You are my Son, whom I love; with you I am well pleased.

What a wonderful way to speak to your Son. These are the first words the Bible records the heavenly Father speaking to Jesus his Son, on earth, and they are words of love and affirmation: You are my Son … I love you … I am very pleased with you. At his Baptism, and launch of his ministry, the Father makes quite clear that Jesus is his Son, that he loves Jesus, that he’s proud as punch of him.

The love the Father has for Jesus, Jesus passes on to us.

Isn’t it good when we hear a Father telling his Son how much he loves him and how proud he is of him? But there’s more. Jesus says: As the Father has loved me, so I have loved you. The love the Father has for Jesus, Jesus passes on to us. Through Jesus we are drawn into this relationship of love between the Father and the Son. But there’s more:

Jesus goes on to say that: those who love me will be loved by my Father. As the Holy Spirit softens our hearts to love Jesus, the Son, God the Father also loves us.

What a breakthrough! So many people only see God as angry, punishing, judging. They think Jesus seems quite friendly, but not God his Father. They like the God of the New Testament, but not the God of the Old Testament. Yet both are the same. The love of Father & Son is the same.

In some churches this Sunday (the Baptism of our Lord) is Baptism Sunday. Elsie never liked Baptism Sunday, but because she was such a committed Christian she endured it. What made it worse this Sunday was that somebody had taken her seat – probably some of the families of those to be baptized.

Elsie’s church had a custom that after the baptism, the pastor would take the newly baptized infant to a member of the congregation to hold as the pastor prayed for the child.

This day the pastor headed strait to Else and to her dread gave her the infant to hold.
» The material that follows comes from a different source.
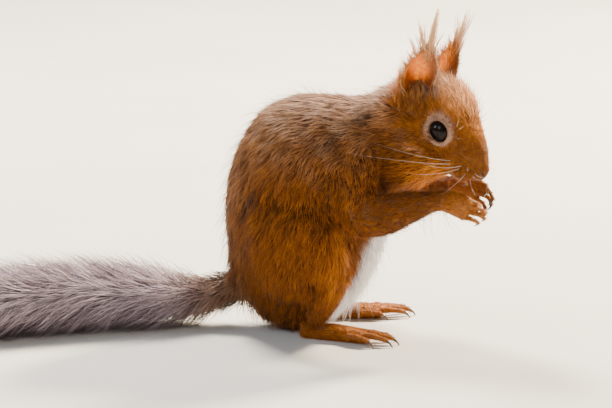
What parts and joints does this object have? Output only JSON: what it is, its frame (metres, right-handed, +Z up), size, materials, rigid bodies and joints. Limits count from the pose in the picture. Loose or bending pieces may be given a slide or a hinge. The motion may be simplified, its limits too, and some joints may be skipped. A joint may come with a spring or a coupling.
{
  "type": "red squirrel",
  "caption": "Life-size red squirrel sitting up on its hind feet, forepaws at its mouth, with tufted ears and a bushy tail laid on the floor.",
  "frame": {"origin": "on the floor, under the middle of the box round the whole animal", "axes": "+X the way the body faces, +Y to the animal's left, +Z up"},
  "size_m": [0.2882, 0.1314, 0.1535],
  "materials": {
    "coat": "red-brown fur",
    "back": "grey-brown fur",
    "face": "short red-brown fur",
    "ear": "thin skin with short hair",
    "ear_tuft": "long pale hairs",
    "eye": "wet gloss",
    "paw": "skin with short hair",
    "tail": "long dark grey-brown fur"
  },
  "bodies": {
    "root": {"head": "face", "neck": "back", "trunk": "coat", "tail_base": "tail", "tail_middle": "tail", "tail_end": "tail", "ear_right": "ear", "ear_tuft_right": "ear_tuft", "eye_right": "eye", "upper_arm_right": "coat", "forearm_right": "coat", "forepaw_right": "paw", "thigh_right": "coat", "shank_right": "coat", "hind_foot_right": "paw", "ear_left": "ear", "ear_tuft_left": "ear_tuft", "eye_left": "eye", "upper_arm_left": "coat", "forearm_left": "coat", "forepaw_left": "paw", "thigh_left": "coat", "shank_left": "coat", "hind_foot_left": "paw"}
  },
  "joints": []
}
That week Elsie visited the pastor to explain why she was so uneasy on Baptism Sunday. She’d fallen pregnant at 16. Her father pulled her out of school on the pretext that she was needed on the farm. When the baby was born it was not well. She did not call the pastor for fear he would condemn her. She did not have the baby baptized. The child died at 14 days. After all these years she still worried about it. Every Baptism Sunday drove her to sorrow and guilt.

The pastor used the Baptism of Jesus to explain how loving God is. As Jesus came out of the water …

he saw heaven being torn open and the Spirit descending on him like a dove. And a voice came from heaven saying: You are my Son, whom I love; with you I am well pleased.

God takes dramatic measures to drive home to us how much he loves us. He tears open the heavens; he tears open the temple curtain.

Only in one other place does Mark tell us anything is torn apart. That is when the curtain of the temple is torn apart at the death of Christ, showing that through Jesus we have access to the love and mercy of God. God takes dramatic measures to drive home to us how much he loves us. He tears open the heavens; he tears open the temple curtain. Through it he shouts: I love you …I love you …I love you.

Is something holding you back from hearing and experiencing God’s love for you? Something you’ve done long ago, or been told long ago by a pastor or parent or teacher?

God tears open the heavens, and the temple curtains, to shout: I love you… I forgive you.

In a world of voices shouting: you’re no good… you’re not worthy… you’re a failure…you’re a sinner… God breaks open the heavens to tell his own Son how loved and precious he is – and his only Son loves you the same way. See the way Jesus treated all the people he met in his ministry; see how Jesus loved even his enemies as he died for all our sins on the cross; see how Jesus came to you in your baptism and welcomed you into his family of love; taste how Jesus still comes giving his body and blood in the Lord’s Supper.

You can breath in his love, and go out to love your neighbour as you love yourself.

Remember how Jesus said: love your neighbour as you love yourself? Because God and His Son Jesus love you so much, and are pleased with you, you can be pleased with yourself, you can accept yourself, you can love yourself. You don’t have to walk around as a miserable sinner, burdened down with guilt, despising yourself. In Christ, God loves you and forgives you and renews the image of God in you. You can breath in his love, and go out to love your neighbour as you love yourself.

All around you sit people who are equally loved by God, and Jesus says about them: love one another as I have loved you. (You might even want to glance at one of them now!) And Jesus said that because God is totally loving and compassionate we can go even further and love our enemies, those who for whatever reason have no time for us. And finally, when God opens our ears to hear his love, and our eyes to see it, and our hearts to receive it, His Spirit will move us to love God with all our heart, soul, mind and strength.

In God, the world has all the love it needs. Through God’s love breaking into the world in Jesus there is enough love to go around, not just for some, but for everyone. Amen.